** Stated task **
Find and copy every line in the records that includes the string "then".

** Data rows **
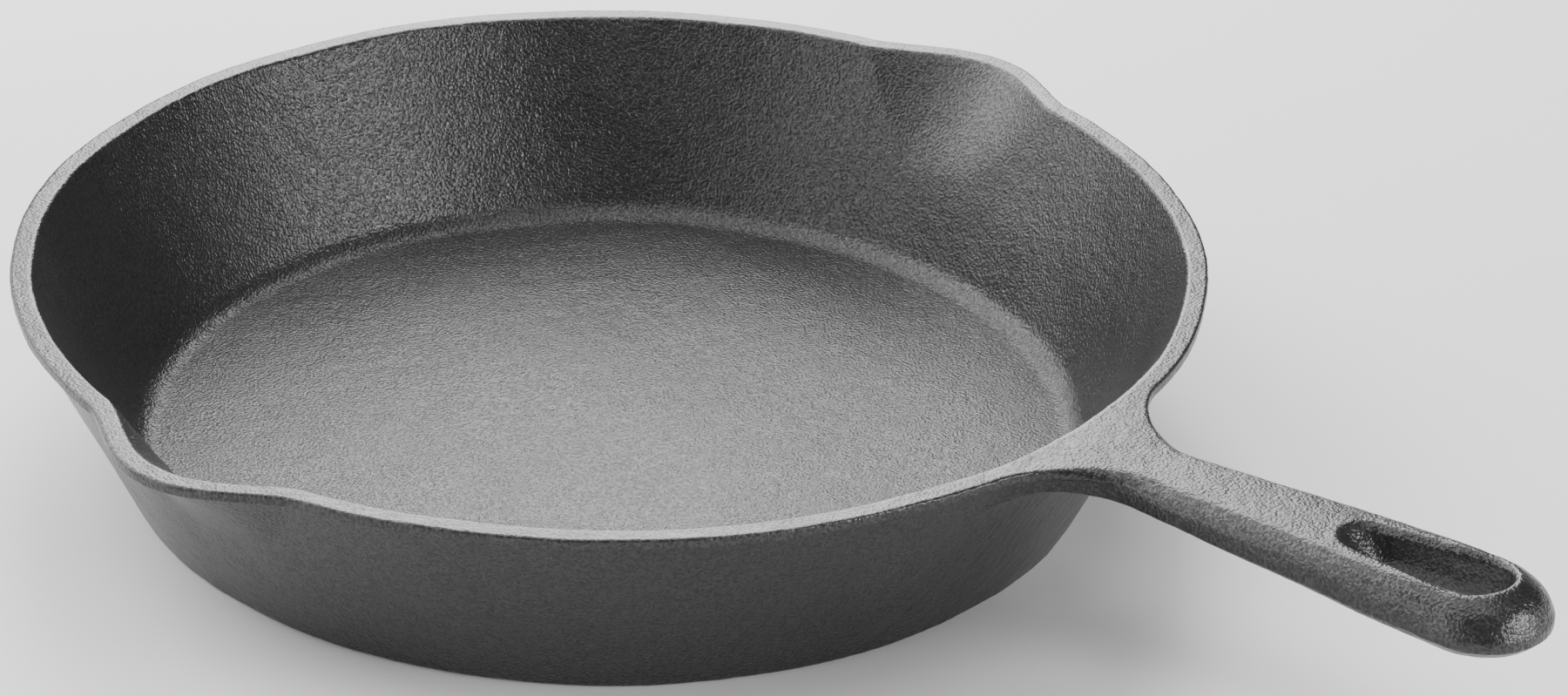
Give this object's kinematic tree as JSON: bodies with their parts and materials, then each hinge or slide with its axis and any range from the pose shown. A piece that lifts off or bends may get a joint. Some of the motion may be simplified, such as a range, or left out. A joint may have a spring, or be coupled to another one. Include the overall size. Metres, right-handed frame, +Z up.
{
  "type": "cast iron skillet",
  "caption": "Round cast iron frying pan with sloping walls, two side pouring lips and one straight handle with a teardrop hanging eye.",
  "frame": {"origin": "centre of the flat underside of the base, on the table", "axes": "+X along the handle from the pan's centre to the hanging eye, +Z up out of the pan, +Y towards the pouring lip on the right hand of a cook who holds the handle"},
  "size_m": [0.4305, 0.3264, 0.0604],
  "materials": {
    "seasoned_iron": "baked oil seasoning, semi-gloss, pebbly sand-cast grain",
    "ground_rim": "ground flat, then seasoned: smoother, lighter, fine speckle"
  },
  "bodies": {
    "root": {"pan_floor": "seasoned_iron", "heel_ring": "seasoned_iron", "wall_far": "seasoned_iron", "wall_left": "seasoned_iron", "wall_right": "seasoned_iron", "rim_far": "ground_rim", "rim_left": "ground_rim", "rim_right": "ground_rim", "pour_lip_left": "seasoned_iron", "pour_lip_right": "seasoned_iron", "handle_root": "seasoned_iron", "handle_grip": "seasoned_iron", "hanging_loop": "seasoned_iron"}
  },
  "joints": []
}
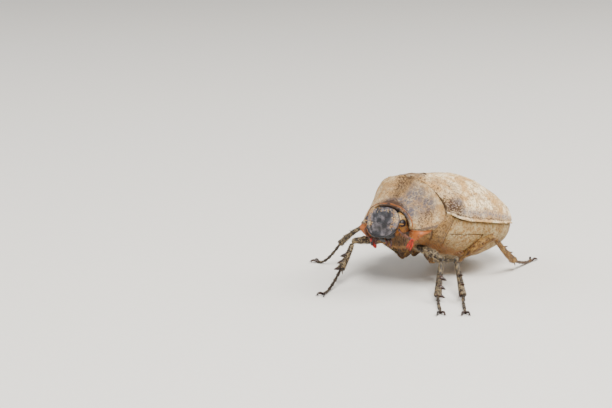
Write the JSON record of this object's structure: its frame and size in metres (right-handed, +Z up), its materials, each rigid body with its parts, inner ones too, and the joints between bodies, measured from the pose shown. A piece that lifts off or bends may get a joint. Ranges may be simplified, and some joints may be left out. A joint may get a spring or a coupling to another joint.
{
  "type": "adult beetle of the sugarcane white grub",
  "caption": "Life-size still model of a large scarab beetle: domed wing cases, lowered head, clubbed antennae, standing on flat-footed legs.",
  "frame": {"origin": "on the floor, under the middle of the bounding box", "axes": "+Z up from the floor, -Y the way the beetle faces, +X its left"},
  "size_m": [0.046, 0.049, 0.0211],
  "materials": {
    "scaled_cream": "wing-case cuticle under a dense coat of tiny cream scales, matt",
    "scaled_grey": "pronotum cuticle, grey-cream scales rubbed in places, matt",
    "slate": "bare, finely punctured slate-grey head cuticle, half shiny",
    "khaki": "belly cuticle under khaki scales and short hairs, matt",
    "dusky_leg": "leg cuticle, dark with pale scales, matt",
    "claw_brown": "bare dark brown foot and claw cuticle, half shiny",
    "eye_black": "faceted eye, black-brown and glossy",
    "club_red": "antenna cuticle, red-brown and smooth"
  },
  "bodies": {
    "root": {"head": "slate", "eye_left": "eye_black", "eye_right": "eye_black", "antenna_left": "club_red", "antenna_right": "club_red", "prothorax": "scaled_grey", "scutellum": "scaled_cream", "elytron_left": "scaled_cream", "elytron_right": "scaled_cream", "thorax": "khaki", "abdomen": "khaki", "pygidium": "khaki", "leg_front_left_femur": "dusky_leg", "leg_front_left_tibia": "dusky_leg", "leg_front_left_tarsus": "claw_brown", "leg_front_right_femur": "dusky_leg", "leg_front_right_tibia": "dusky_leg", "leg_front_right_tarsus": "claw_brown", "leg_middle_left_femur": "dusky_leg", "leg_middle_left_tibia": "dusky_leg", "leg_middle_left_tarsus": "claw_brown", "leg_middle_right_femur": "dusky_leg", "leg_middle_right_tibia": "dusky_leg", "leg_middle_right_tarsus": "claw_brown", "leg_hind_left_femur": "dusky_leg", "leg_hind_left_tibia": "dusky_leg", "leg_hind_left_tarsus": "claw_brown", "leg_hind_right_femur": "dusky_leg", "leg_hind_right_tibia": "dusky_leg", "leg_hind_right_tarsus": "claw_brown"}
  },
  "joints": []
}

** In response **
Give this object's kinematic tree as JSON: bodies with their parts and materials, then each hinge or slide with its axis and any range from the pose shown. A piece that lifts off or bends may get a joint. Some of the motion may be simplified, such as a range, or left out. A joint may have a spring, or be coupled to another one. Include the overall size. Metres, right-handed frame, +Z up.
    "ground_rim": "ground flat, then seasoned: smoother, lighter, fine speckle"